Are nerdy girls actually cute and how nerdy is too nerdy?

25 comments
  1. They can be, but in my experience they tend to be femcels more than nerdy guys being neckbeards these days. They just push a lot of guys who might fancy them in the same way is what I mean. The limit is the sort that are obsessed with Yaoi and gay ships and everything along those lines. It’s just a lot of work to make things work with befriending them and all that. It would be great if it wasn’t. It seems sort of rare to meet gals who like nerdy stuff and are comfortable in their own skin. If they are like that, then it doesn’t matter how nerdy they are. It’s just not good for our mental health to try to make things work otherwise unless we both are working through our issues together or whatever.

  2. It’s a fetishized stereotype for sure, because they tend to act like anime or e-girls with youngish behavior, but the reality only you can judge living close to one of them. Now that i am over my 30’s, i can easily see the flaws on women with that behavior.

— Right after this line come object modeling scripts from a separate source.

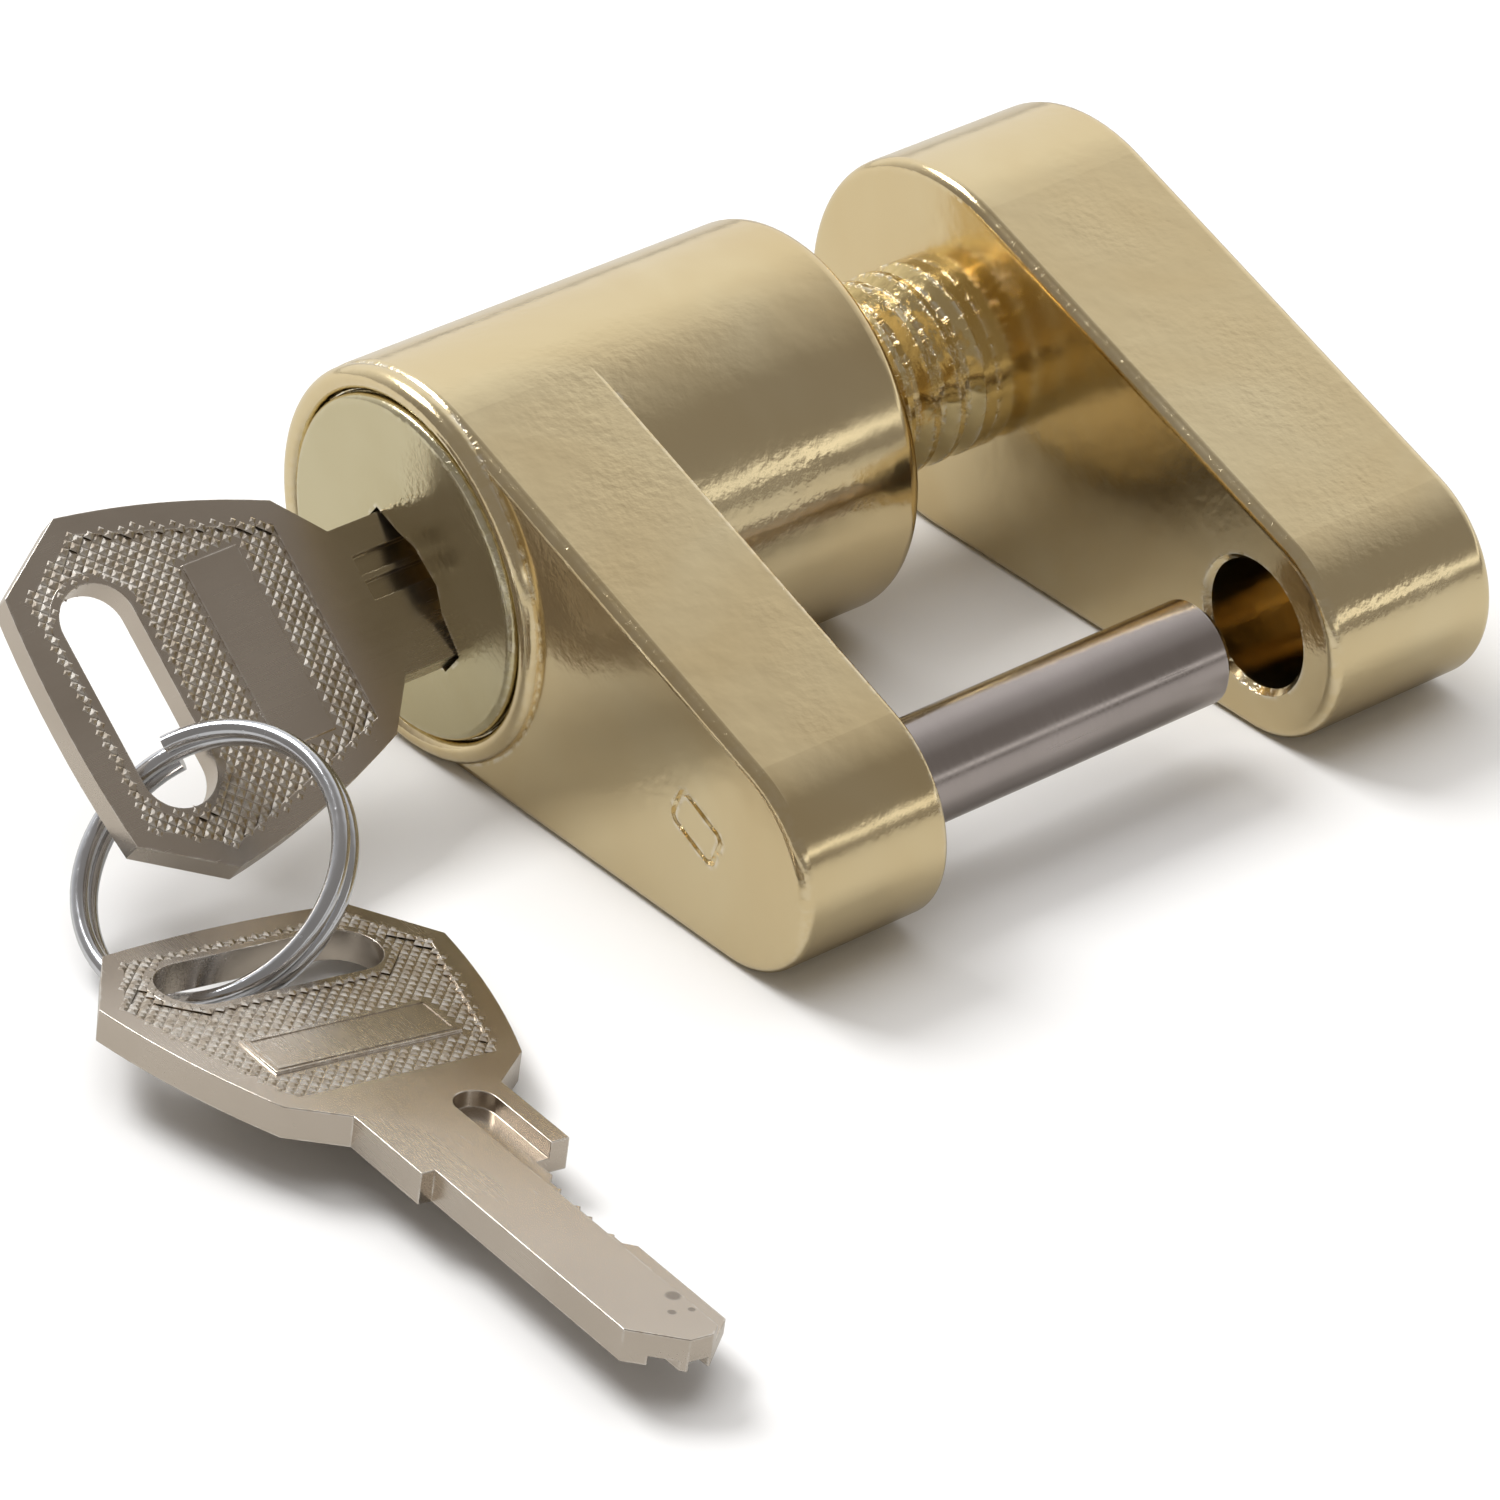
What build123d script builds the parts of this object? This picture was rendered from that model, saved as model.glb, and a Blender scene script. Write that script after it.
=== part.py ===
from build123d import *
import math
import os

# Coupler pin lock: a near link with a lock barrel and a fixed steel pin, and a far link whose
# ringed post slides into the barrel.  The lock lies on one side, with both links on the ground.
# Frame: millimetres, +Z up, +X from the key side to the far link, the arms reach towards -Y.
# Origin: on the pin's axis, where the pin leaves the near link.

# ---- overall sizes ----------------------------------------------------------------------
pin_diameter = 6.35
arm_end_radius = 7.0
barrel_radius = 12.0
arm_reach = 28.6
near_thickness = 10.0
barrel_tail = 17.6
link_gap = 28.2
far_thickness = 12.2
far_bore_depth = 10.2
pin_reach = 24.2
pin_shank_diameter = 5.6
pin_blind_wall = 2.0
pin_chamfer = 0.6
edge_radius = 0.7
rear_edge_radius = 0.35
barrel_edge_radius = 1.0
overshoot = 1.0
maker_mark_at = (2.6, 0.5)
maker_mark_turn = 25
maker_mark_size = (4.2, 2.8)
maker_mark_line = 0.35
maker_mark_depth = 0.2

# ---- fits -------------------------------------------------------------------------------
running_clearance = 0.06
seat_clearance = 0.05
slip_clearance = 0.15
keyway_ease = 0.1
far_bore_clearance = 0.8

# ---- ringed post and latch --------------------------------------------------------------
post_radius = 6.0
post_wall = 1.5
post_inside = 3.8
post_chamfer = 0.3
spigot_radius = 4.0
spigot_length = 7.0
bore_mouth_chamfer = 0.35
ring_pitch = 1.9
ring_depth = 0.75
ring_crest = 0.4
blade_room = 1.0
ring_count = 7
closing_steps = 5
nose_inset = 2.6
latch_lift = 0.9
latch_rest_gap = 0.3
latch_tail = 0.5
latch_width = 3.6
latch_height = 1.7
latch_nose_depth = 0.6
latch_nose_half = 0.9
latch_nose_tip_half = 0.1
latch_spring_room = 1.6
latch_spring_radius = 1.1
latch_spring_wire = 0.3
latch_spring_turns = 2.5
latch_spring_inset = (4.0, 3.0)
follower_half_width = 0.5

# ---- lock cylinder ----------------------------------------------------------------------
shell_radius = 9.5
shell_length = 10.4
plug_radius = 5.0
plug_head_radius = 6.9
plug_head_length = 2.0
plug_tail_radius = 4.75
cam_thickness = 1.6
cam_high_radius = 6.3
cam_room = 0.5
clip_thickness = 0.5
clip_gap = 2.4
face_radius = 10.4
face_thickness = 1.9
face_stands_proud = 0.9
face_edge_radius = 0.5
rim_stands_proud = 0.8
wafer_count = 5
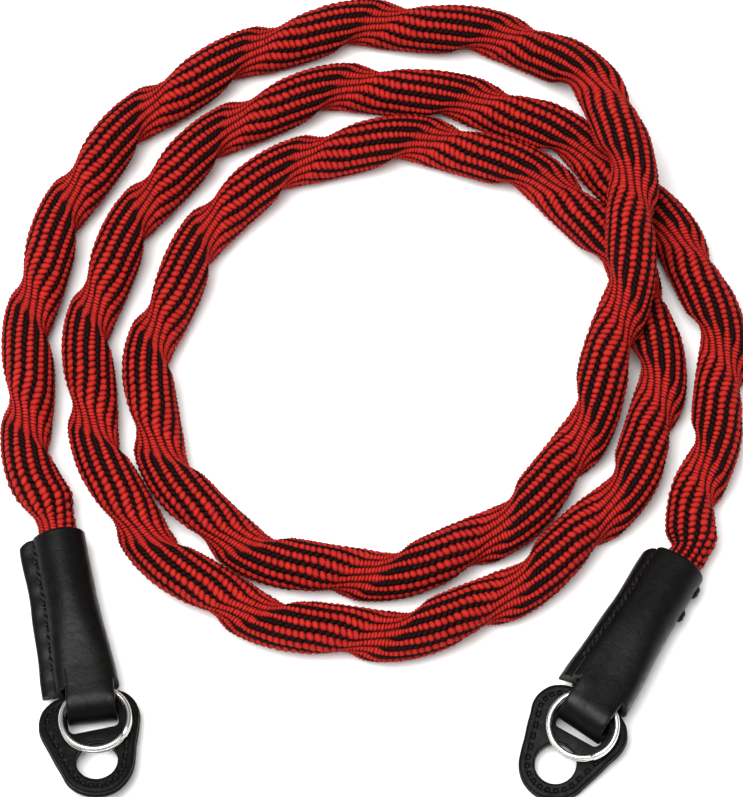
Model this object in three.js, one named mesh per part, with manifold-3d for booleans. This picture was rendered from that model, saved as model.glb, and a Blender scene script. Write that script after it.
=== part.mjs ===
// Coiled camera strap: a round braided cord laid in loose turns, with a leather
// sleeve, a leather guard tab and a steel split ring at each end.
// Millimetres, +Z up. The strap lies on the plane z = 0, its origin under the middle
// of everything, +Y away from the two leather ends.
import * as THREE from 'three';
import { mergeVertices } from 'three/addons/utils/BufferGeometryUtils.js';
import Module from 'manifold-3d';

const wasm = await Module();
wasm.setup();

// Driving dimensions
const cord = {
  crestRadius: 5.75,     // axis to the top of the raised lobe
  valleyRadius: 3.5,     // axis to the floor of the groove between lobe turns
  lobePitch: 27.4,       // one turn of the lobe along the cord
  lobeStart: 0.26,       // share of a turn by which the lobe is turned at the left end
  stepsPerLobe: 8,
  heldLength: 14,        // how far each end reaches into its sleeve
  neckLength: 3,         // how far the cord stays squeezed outside the mouth
  squeezeLength: 5,      // the lobe grows to its full size over this length
  approachLength: 4,     // the cord runs straight for this far before the mouth
};
const sleeve = {
  wall: 1.25,
  boreRadius: 4.1,
  length: 33.5,
  endHalfWidth: 6.3,
  endHalfHeight: 4.6,
  lipWidth: 2.9,         // the sewn lip that stands out along one side
  lipHeight: 2.9,
};
const tongue = {
  width: 10,
  sideShift: 0.2,        // off the sleeve's middle, away from the lip
  reach: 7.7,            // sleeve end to the outside of the fold
  tail: 6.5,             // both layers run back into the sleeve by this much
};
const tab = {
  thickness: 2.4,
  sideShift: -1.0,       // the tab's middle line, towards the lip
  halfWidth: 10.2,
  shoulderRadius: 6,
  tipRadius: 7.4,
  holeRadius: 4.15,
  web: 2.9,              // leather between the slot and the hole
  slotPlay: 0.9,         // open slit in front of the fold
  slotMargin: 0.5,       // slot beyond the tongue at each side
};
const ring = {
  wire: 1.1,
  outerRadius: 7.3,
  turnGap: 0.12,         // between its two turns
  crossing: 0.08,        // share of a turn on each side of the step between the turns
  sideShift: 0.25,
};
const clearance = 0.3;
const ringEndsAt = Math.PI / 4;      // where round the ring its wire ends are

// How each end lies: the middle of its sleeve's mouth, the way that the sleeve points,
// how far its far end tips up, and how the tab and ring slope within it (up is plus)
const ends = [
  { side: 'left', mouthX: -63.6, mouthY: -33.8, heading: -77.9, pitch: 0, tabSlope: 7, ringSlope: 6.5 },
  { side: 'right', mouthX: 62.4, mouthY: -40.4, heading: -120.9, pitch: 2.8, tabSlope: -12, ringSlope: -8 },
];

// The cord's route from the left sleeve to the right one, clockwise from above.
// The rise over the surface is in cord diameters.
const cordRoute = [
  { x: -69.0, y: -21.5, rise: 0 },
  { x: -71.0, y: -6.0, rise: 0 },
  { x: -71.0, y: 15.5, rise: 0 },
  { x: -66.5, y: 36.0, rise: 0 },
  { x: -57.0, y: 55.0, rise: 0 },
  { x: -42.0, y: 70.0, rise: 0 },
  { x: -24.0, y: 80.5, rise: 0 },
  { x: -3.5, y: 86.5, rise: 0 },
  { x: 17.5, y: 85.5, rise: 0.02 },
  { x: 37.5, y: 79.5, rise: 0.08 },
  { x: 49.5, y: 64.0, rise: 0.7 },
  { x: 54.0, y: 44.0, rise: 1.09 },
  { x: 53.5, y: 23.0, rise: 1.07 },
  { x: 49.0, y: 4.0, rise: 0.54 },
  { x: 41.5, y: -15.0, rise: 0.04 },
  { x: 28.0, y: -30.5, rise: 0.01 },
  { x: 9.0, y: -40.5, rise: 0 },
  { x: -12.0, y: -41.0, rise: 0 },
  { x: -31.0, y: -32.0, rise: 0 },
  { x: -43.0, y: -15.0, rise: 0 },
  { x: -46.0, y: 6.0, rise: 0 },
  { x: -39.5, y: 26.0, rise: 0 },
  { x: -29.0, y: 43.5, rise: 0 },
  { x: -11.0, y: 54.5, rise: 0 },
  { x: 9.5, y: 58.0, rise: 0 },
  { x: 30.0, y: 52.0, rise: 0 },
  { x: 46.0, y: 39.0, rise: 0 },
  { x: 56.5, y: 21.0, rise: 0 },
  { x: 59.5, y: 0.5, rise: 0 },
  { x: 53.5, y: -20.0, rise: 0 },
  { x: 40.0, y: -36.0, rise: 0 },
  { x: 23.5, y: -48.5, rise: 0 },
  { x: 3.5, y: -55.0, rise: 0 },
  { x: -18.0, y: -52.5, rise: 0 },
  { x: -36.5, y: -43.0, rise: 0 },
  { x: -50.0, y: -27.5, rise: 0 },
  { x: -57.5, y: -7.5, rise: 0 },
  { x: -58.5, y: 13.5, rise: 0 },
  { x: -52.5, y: 33.5, rise: 0 },
  { x: -41.0, y: 51.5, rise: 0 },
  { x: -24.5, y: 64.5, rise: 0 },
  { x: -5.0, y: 71.0, rise: 0 },
  { x: 16.5, y: 68.5, rise: 0 },
  { x: 36.5, y: 62.0, rise: 0 },
  { x: 52.5, y: 48.5, rise: 0 },
  { x: 65.5, y: 32.0, rise: 0 },
  { x: 72.5, y: 11.5, rise: 0 },
  { x: 71.0, y: -9.5, rise: 0 },
  { x: 66.5, y: -24.0, rise: 0 },
];

// The cord's section round one turn: swell is the share of the way from the groove's
// floor to the lobe's crest. It swells slowly and falls steeply back into the groove.
const lobeProfile = [
  { turn: 0.0, swell: 0.0 },
  { turn: 0.08, swell: 0.22 },
  { turn: 0.17, swell: 0.5 },
  { turn: 0.27, swell: 0.73 },
  { turn: 0.38, swell: 0.89 },
  { turn: 0.49, swell: 0.98 },
  { turn: 0.6, swell: 1.0 },
  { turn: 0.7, swell: 0.92 },
  { turn: 0.79, swell: 0.74 },
  { turn: 0.86, swell: 0.5 },
  { turn: 0.91, swell: 0.26 },
  { turn: 0.955, swell: 0.07 },
];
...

It’s kinda a red flag to me.

  3. There is a balance. Nerdy enough to play some games with you and get your game/movie references? 👍

    Cosplays every day and forces you to participate, playing games sun up to sun down, wears cat ears? 🚩 🚩 🚩 🚩

  4. Yes

    Too nerdy is just like it is for a man, when you’re so into something you have no sense of humour about it or understanding that not everyone cares as much as you do

  5. The nerd-look has been used so much in porn that it became a fetish. Actual nerdy girl is just as cute as a nerdy guy.

  6. Aaaall depends on you. Do you think they’re cute? You don’t need the internet’s opinion to tell you how you feel.

    Same thing about the “level of nerdiness” you’re comfortable with. From one nerdy girl (or any girl for that matter) to another it’s never going to be the same, so don’t jump in with premade expectations and keep in mind that communication is key👍

  7. Similar to male nerds: Anything is fine if you’re charismatic enough and have at least *some* interests that other people can relate to. If your identity is entirely defined by a bunch of interests that nobody else has, no, that’s not cute.

  8. If nerdy means high IQ, advanced degree STEM professional then yes please. If nerdy means into video games and comic books, forget it.

  9. As long as *you being nerdy isn’t your entire personality* there isn’t really a line to draw.

    I’m nerdy as fuck and on the spectrum, but I don’t identify that way and make it my entire persona because I have other interests too.

    I’ve met many people I *love* talking to about nerdy shit but when they can’t switch tracks it immediately makes me not want to be around them too long

  10. I think everything will come down to personal preference.

    Personally I LOVE bright women who are passionate about something and oftentimes want to turn that passion into a career or already have done just that, nerdy or otherwise.

    i.e. I had a coworker who was exceptionally cute but it was only when we had a conversation over a lunch break and she started going on and on and on about chemistry and the research she was doing in college that I began to develop feelings for this bright intelligent woman. We dated for six months (she didn’t want to go long distance when I got the chance to live abroad for some time) and she’s getting her PhD now. That’s the sort of “nerdy” woman I’m into.

  11. I tend to think so. Most of the appeal for nerdy women is having somebody with similar interests to myself. Where it gets too much is if it enters the realm of full-blown obsession.

  12. I always hate when people say that, partially because from my experience girls don’t find nerdy guys that cute, generally, and as a nerdy guy I am biased, but “nerdy” has to be defined. Because “nerd” can mean a greasy fatass who’s socially inept, or “shy person with glasses that watches sci-fi”. If you can’t keep up a conversation outside of nerdy subjects you’ll only be able to socialize with nerds, so the question loses its purpose, if you like and do nerdy things, but is still functional outside of those environments at a bare minimum then some people will be interested.

  13. Depends on what kind of nerdy:

    Good:

    * Being smart

    * Having a career

    * Having smart hobbies

    * Being good with computers

    * Liking video games

    * Not being tied up in that sorority girl style ultra-social lifestyle

    Bad:

    * Poor social skills

    * Neglecting fitness

    * Otherwise neglecting appearance

    * Obsession over individual nerdy interest like DND, Dr. Who, Star Trek, etc

  14. yes everything that makes you special and different from others is atractive to someone but not everyone has the same prefference

  15. What the fuck?

    First, cuteness is totally subjective. Anyone can be cute to anybody

    And “too nerdy” is also subjective

    Glad to help

  16. In my experience: There’s too nerdy, where their fandoms override good sense. Love Star Wars? Hell yes, me too! Going out everywhere in a stormtrooper outfit or rebel outfit, or disneybounding 24/7? No. Do you spend money on fandom shit and wind up short on bills, rent, or food? Also no. Do you wear your cosplays to work on a normal day at an office? Definitely a no.

    The right amount of nerdy is having your fandoms, loving them, wearing t-shirts about them on a normal day, *and also knowing when to dial it back.* As long as you have your priorities in order, that’s cool–and *that* is what I find attractive.